§ WHAT NEEDS TO BE DONE
Every line that contains the word "parts" should be copied out.

§ STORED DATA
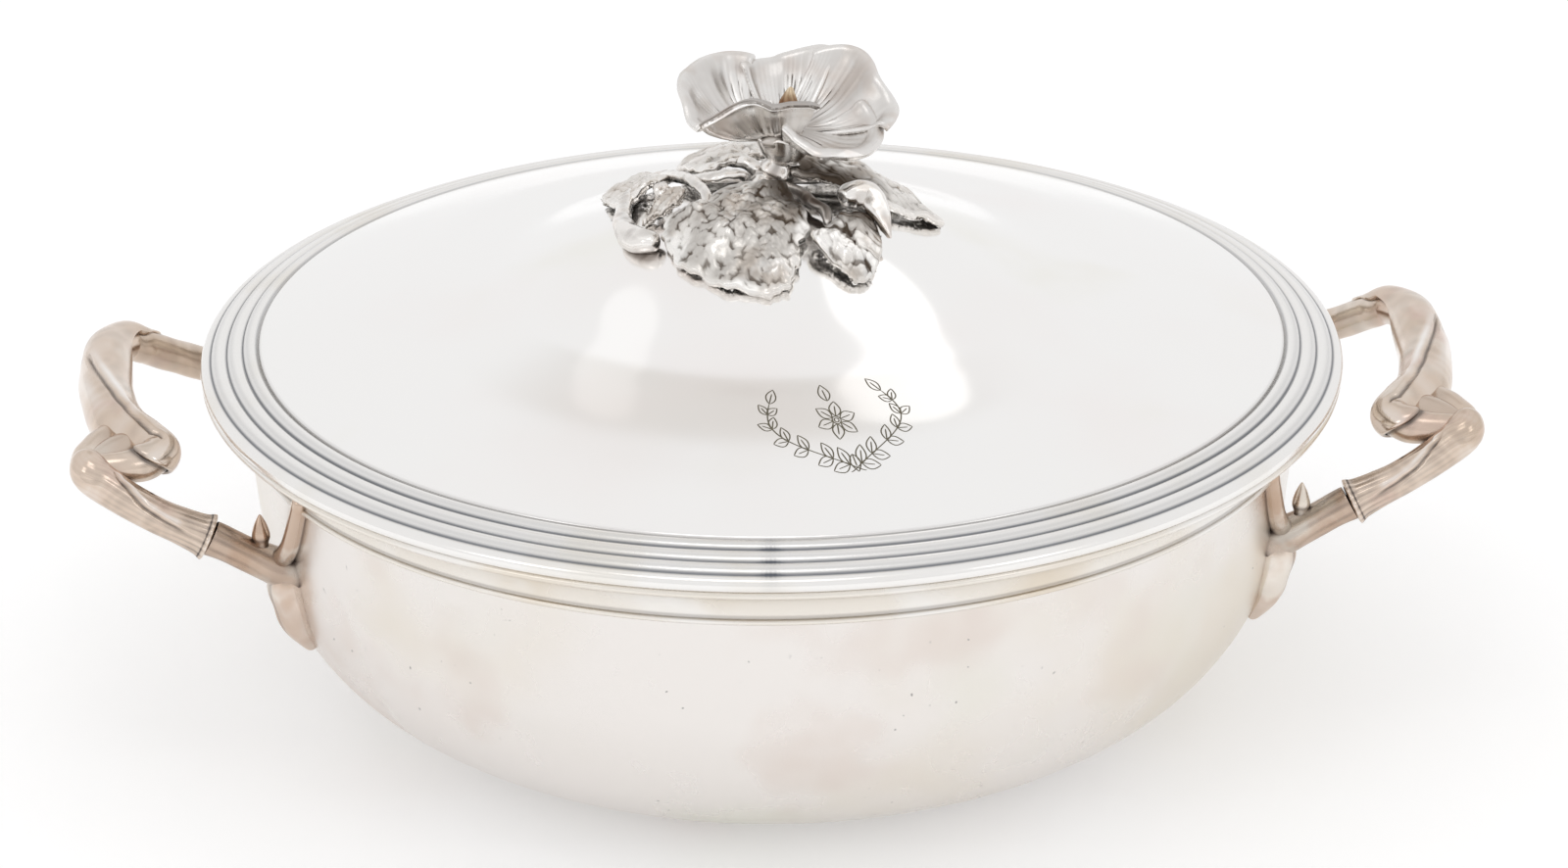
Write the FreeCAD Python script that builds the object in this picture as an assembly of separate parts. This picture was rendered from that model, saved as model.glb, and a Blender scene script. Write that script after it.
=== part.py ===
import FreeCAD, Part
import math
import os

# Covered dish in silver: a round bowl with two branch handles, and a lid with a reeded
# edge and a flower finial. Millimetres, +Z up. The origin is on the table under the
# middle of the bowl, +X runs along the two handles and -Y is the front.

# Bowl: one raised sheet with a flat bottom
bowl_height = 77.0
bowl_wall_radius = 115.9
bowl_lean_angle = 4.7
bowl_curve_radius = 44.0
bowl_curve_turn = 30.0
bowl_bottom_curve_radius = 60.0
bowl_sheet = 1.4

# Rim band: moulded wire soldered round the outside of the bowl's mouth
rim_band_height = 10.7
rim_band_reach = 8.2
rim_bead_radius = 0.65
rim_bead_reach = 1.6
rim_roll_radius = 0.75

# Lid: domed sheet on a reeded border, with a bezel that drops into the bowl
lid_seat_gap = 0.1
lid_edge_rise = 5.8
lid_peak_rise = 30.0
lid_sheet = 1.3
lid_profile_shares = ((0.0, 1.0), (0.2, 0.88), (0.33, 0.69), (0.44, 0.53), (0.55, 0.405),
                      (0.77, 0.222), (1.0, 0.0))
bezel_gap = 0.45
bezel_sheet = 1.2
bezel_drop = 6.5

# Reeded border: three reeds between grooves and one rounded outer reed
plate_groove_width = 0.6
reed_widths = (2.9, 3.5, 3.5)
outer_reed_width = 2.1
reed_fall_share = 0.27
reed_crown = 0.8
outer_reed_crown_share = 0.45
border_sheet = 2.0
border_lap = 3.6
border_seat_width = 5.0

# Handles: a branch bent into a loop, knotted to a stem, on two root castings
leg_spread = 44.5
root_drop = 31.0
grip_standoff = 41.6
grip_rise = 24.0
grip_radius = 5.7
stem_radius = 4.2
collar_rim = 0.5
collar_width = 1.3
stub_radius = 3.3
junction_radius = 5.2
junction_depth = 3.0
lobe_drop = 18.5
lobe_width = 10.0
lobe_depth = 4.4
brace_radius = 2.7
brace_lean_angle = 6.5
thorn_radius = 1.7
thorn_length = 10.0
thorn_place_share = 0.45
fold_width = 6.6
fold_thickness = 2.6

# Finial: flower on a stalk, held through the lid by a stud, washer and nut
stud_radius = 2.5
stud_hole_gap = 0.2
stud_length = 9.0
washer_radius = 8.0
washer_thickness = 1.2
washer_gap = 0.05
nut_across = 10.0
nut_height = 4.0
knob_radius = 5.0
knob_height = 3.4
stalk_radius = 2.9
stalk_height = 3.2
flower_lean = 3.0
calyx_radius = 5.8
calyx_height = 3.6
throat_radius = 3.3
flower_radius = 24.0
flower_rise = 14.5
petal_sheet = 1.2
petal_seat_gap = 0.05
stalk_sides = 12
pistil_radius = 2.2
pistil_height = 13.0

# Leaves, twigs and buds round the foot of the flower
cluster_reach = 38.0
leaf_sheet = 1.6
leaf_edge_lift = 0.4
leaf_crown_lift = 4.0
vine_radius = 1.5
vine_lift = 2.4
bud_radius = 3.0

# Sizes that follow from those above
root_height = bowl_height - root_drop
rim_reach_radius = bowl_wall_radius + rim_band_reach
lid_seat_height = bowl_height + lid_seat_gap
lid_edge_height = lid_seat_height + lid_edge_rise
reed_start_radius = rim_reach_radius - outer_reed_width - sum(reed_widths)
lid_edge_radius = reed_start_radius - plate_groove_width

cut_over = 2.0
limb_sides = 10
chords_per_curve = 2
dome_chords = 6


def vec(x, y, z):
    return FreeCAD.Vector(x, y, z)


def polar(radius, angle, height):
    turn = math.radians(angle)
    return vec(radius * math.cos(turn), radius * math.sin(turn), height)


def save(name, shape):
    shape.exportStep("parts/%s.step" % name)


def largest(shape):
    return max(shape.Solids, key=lambda solid: solid.Volume)


def seated(shape, *carriers):
    # what is left of a piece where the pieces that carry it are cut out of it
    for carrier in carriers:
        shape = shape.cut(carrier)
    return largest(shape)


def lines(points):
    return [Part.LineSegment(a, b).toShape() for a, b in zip(points, points[1:]) if a != b]


def chords(start, middle, end):
    # a round stretch through three points, as a few straight chords
    curve = Part.Arc(start, middle, end).toShape()
    return curve.discretize(Number=chords_per_curve + 1)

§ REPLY
Write the FreeCAD Python script that builds the object in this picture as an assembly of separate parts. This picture was rendered from that model, saved as model.glb, and a Blender scene script. Write that script after it.
    shape.exportStep("parts/%s.step" % name)